Go through the listing and pick out each line with the word "pose" in it.

__Supplied records__
--*--
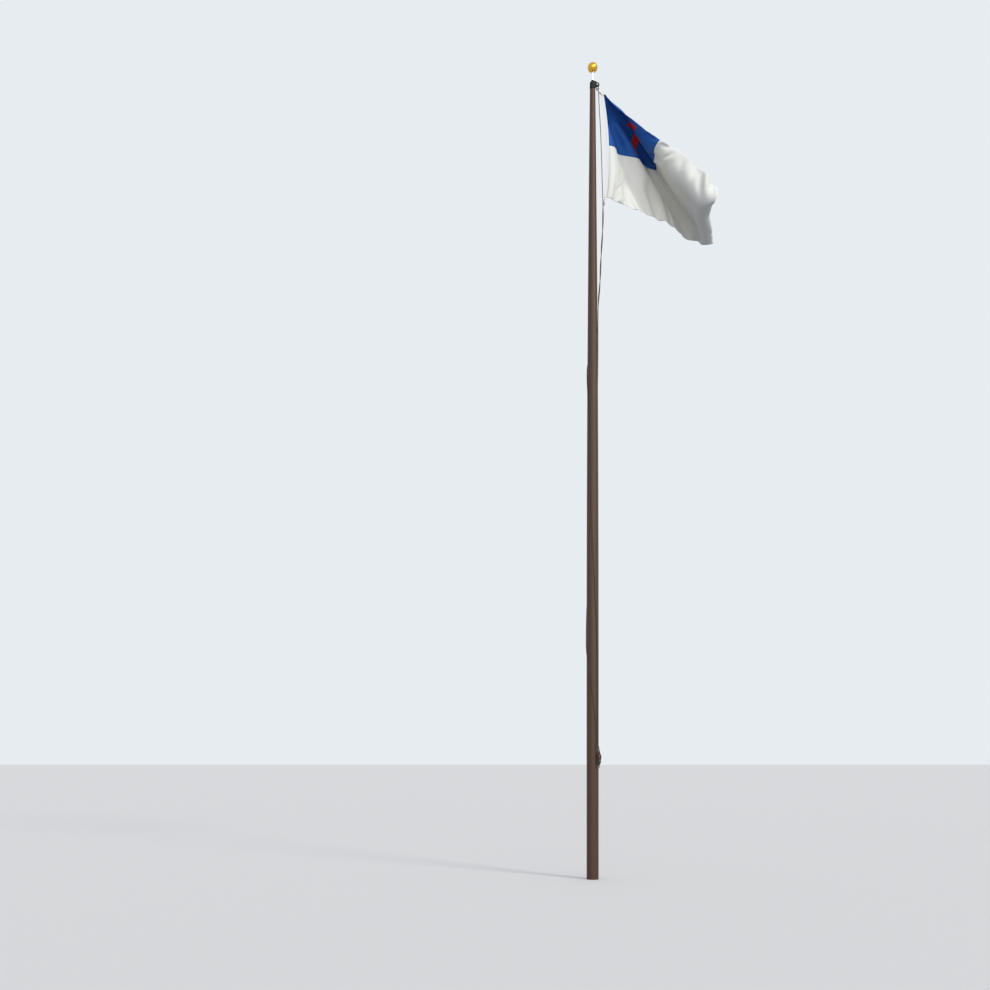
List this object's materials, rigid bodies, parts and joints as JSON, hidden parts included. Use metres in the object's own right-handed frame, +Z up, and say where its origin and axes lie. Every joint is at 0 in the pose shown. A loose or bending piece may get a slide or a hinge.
--*--
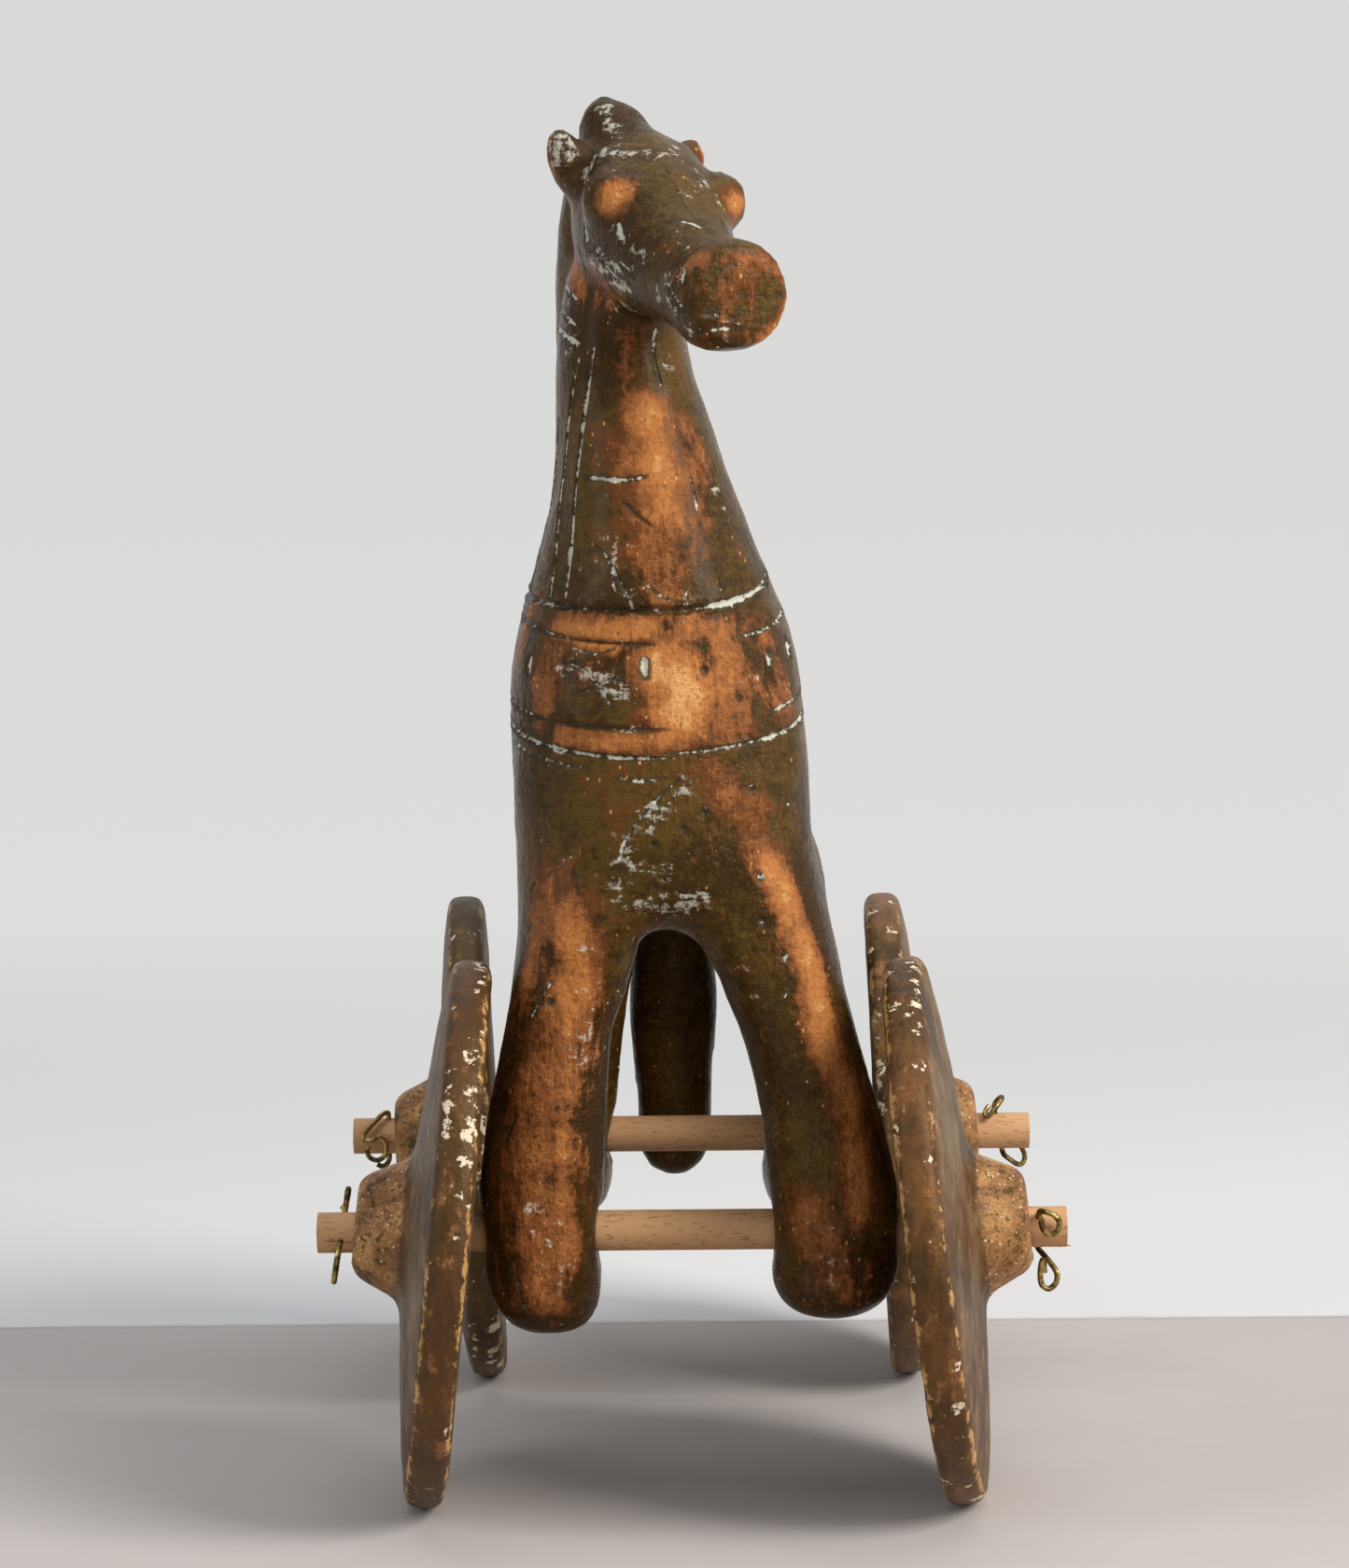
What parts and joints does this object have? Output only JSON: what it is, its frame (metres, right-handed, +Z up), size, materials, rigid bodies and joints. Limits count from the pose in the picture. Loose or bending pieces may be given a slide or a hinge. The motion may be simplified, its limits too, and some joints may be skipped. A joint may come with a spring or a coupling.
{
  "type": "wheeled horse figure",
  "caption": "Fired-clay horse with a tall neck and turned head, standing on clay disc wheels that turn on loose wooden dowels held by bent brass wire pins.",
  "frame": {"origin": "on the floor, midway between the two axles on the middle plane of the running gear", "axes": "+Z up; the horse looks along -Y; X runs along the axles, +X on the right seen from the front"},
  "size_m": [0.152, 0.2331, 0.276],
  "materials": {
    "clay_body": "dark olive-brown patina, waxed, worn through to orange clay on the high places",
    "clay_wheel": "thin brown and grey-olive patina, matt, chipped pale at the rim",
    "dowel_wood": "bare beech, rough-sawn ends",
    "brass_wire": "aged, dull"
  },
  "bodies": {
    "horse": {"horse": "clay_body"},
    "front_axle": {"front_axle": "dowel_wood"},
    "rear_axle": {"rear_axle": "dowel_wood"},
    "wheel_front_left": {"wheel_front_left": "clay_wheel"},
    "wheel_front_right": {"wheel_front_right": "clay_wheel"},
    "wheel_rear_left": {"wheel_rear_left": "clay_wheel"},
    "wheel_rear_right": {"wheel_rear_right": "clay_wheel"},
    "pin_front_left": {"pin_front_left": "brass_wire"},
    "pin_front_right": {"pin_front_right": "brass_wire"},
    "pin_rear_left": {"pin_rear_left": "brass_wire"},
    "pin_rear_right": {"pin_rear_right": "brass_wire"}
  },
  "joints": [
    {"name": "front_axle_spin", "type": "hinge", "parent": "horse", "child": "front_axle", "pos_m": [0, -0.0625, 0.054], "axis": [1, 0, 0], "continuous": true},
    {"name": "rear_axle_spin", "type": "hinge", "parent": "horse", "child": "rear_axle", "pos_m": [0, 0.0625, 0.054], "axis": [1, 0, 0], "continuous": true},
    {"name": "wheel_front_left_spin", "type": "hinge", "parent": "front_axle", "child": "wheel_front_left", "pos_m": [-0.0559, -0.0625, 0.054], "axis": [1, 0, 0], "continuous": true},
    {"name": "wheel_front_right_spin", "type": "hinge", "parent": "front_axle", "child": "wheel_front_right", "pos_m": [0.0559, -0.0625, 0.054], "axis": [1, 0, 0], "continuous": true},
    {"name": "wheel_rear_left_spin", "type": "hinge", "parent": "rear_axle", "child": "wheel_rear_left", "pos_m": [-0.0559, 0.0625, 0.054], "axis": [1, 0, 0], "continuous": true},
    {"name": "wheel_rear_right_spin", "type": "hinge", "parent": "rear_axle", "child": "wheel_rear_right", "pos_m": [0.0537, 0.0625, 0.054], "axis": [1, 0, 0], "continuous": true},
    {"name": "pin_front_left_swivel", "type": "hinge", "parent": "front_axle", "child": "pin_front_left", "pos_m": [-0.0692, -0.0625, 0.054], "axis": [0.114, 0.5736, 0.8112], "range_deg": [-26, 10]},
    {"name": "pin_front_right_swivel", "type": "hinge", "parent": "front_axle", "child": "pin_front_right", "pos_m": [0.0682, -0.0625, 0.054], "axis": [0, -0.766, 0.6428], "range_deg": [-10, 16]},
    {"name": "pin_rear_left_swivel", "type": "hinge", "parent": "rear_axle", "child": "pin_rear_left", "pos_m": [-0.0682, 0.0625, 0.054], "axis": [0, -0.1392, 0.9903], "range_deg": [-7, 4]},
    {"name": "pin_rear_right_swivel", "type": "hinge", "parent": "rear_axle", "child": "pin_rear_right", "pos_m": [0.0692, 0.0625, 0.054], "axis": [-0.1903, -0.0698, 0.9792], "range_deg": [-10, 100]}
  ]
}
--*--
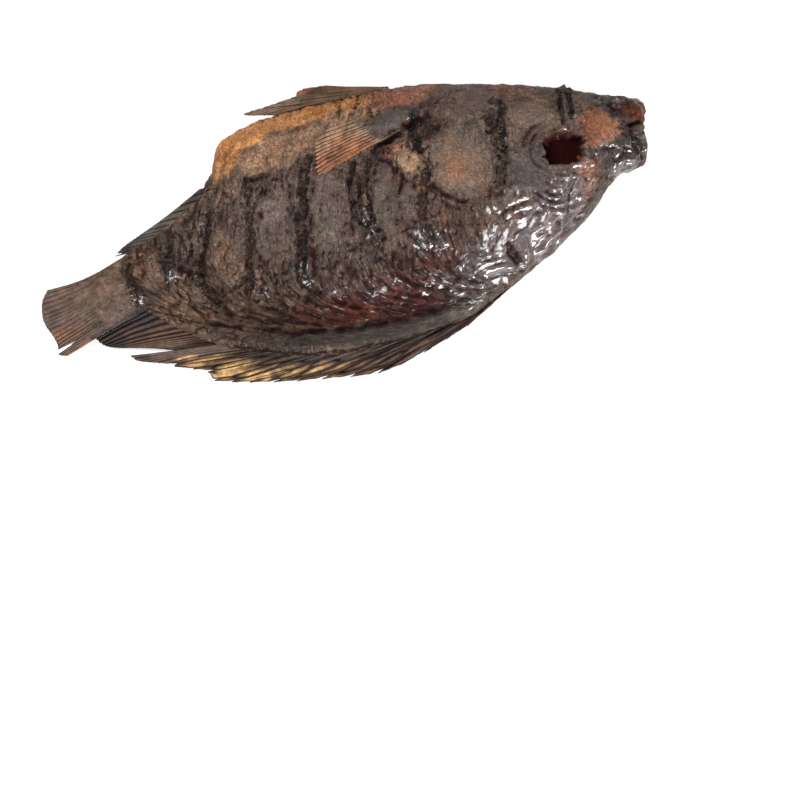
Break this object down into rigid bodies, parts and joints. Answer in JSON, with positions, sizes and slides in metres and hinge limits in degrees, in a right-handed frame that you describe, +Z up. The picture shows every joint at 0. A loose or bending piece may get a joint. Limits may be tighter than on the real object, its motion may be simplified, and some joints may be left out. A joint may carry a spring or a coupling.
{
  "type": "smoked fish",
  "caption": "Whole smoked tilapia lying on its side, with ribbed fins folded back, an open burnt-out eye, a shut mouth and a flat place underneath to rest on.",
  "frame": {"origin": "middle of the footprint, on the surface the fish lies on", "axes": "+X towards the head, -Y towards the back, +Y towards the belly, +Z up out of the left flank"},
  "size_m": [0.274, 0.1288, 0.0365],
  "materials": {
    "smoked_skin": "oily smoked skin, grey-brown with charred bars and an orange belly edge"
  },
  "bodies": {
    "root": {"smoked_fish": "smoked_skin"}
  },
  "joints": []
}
--*--
__Final result__
List this object's materials, rigid bodies, parts and joints as JSON, hidden parts included. Use metres in the object's own right-handed frame, +Z up, and say where its origin and axes lie. Every joint is at 0 in the pose shown. A loose or bending piece may get a slide or a hinge.
What parts and joints does this object have? Output only JSON: what it is, its frame (metres, right-handed, +Z up), size, materials, rigid bodies and joints. Limits count from the pose in the picture. Loose or bending pieces may be given a slide or a hinge. The motion may be simplified, its limits too, and some joints may be skipped. A joint may come with a spring or a coupling.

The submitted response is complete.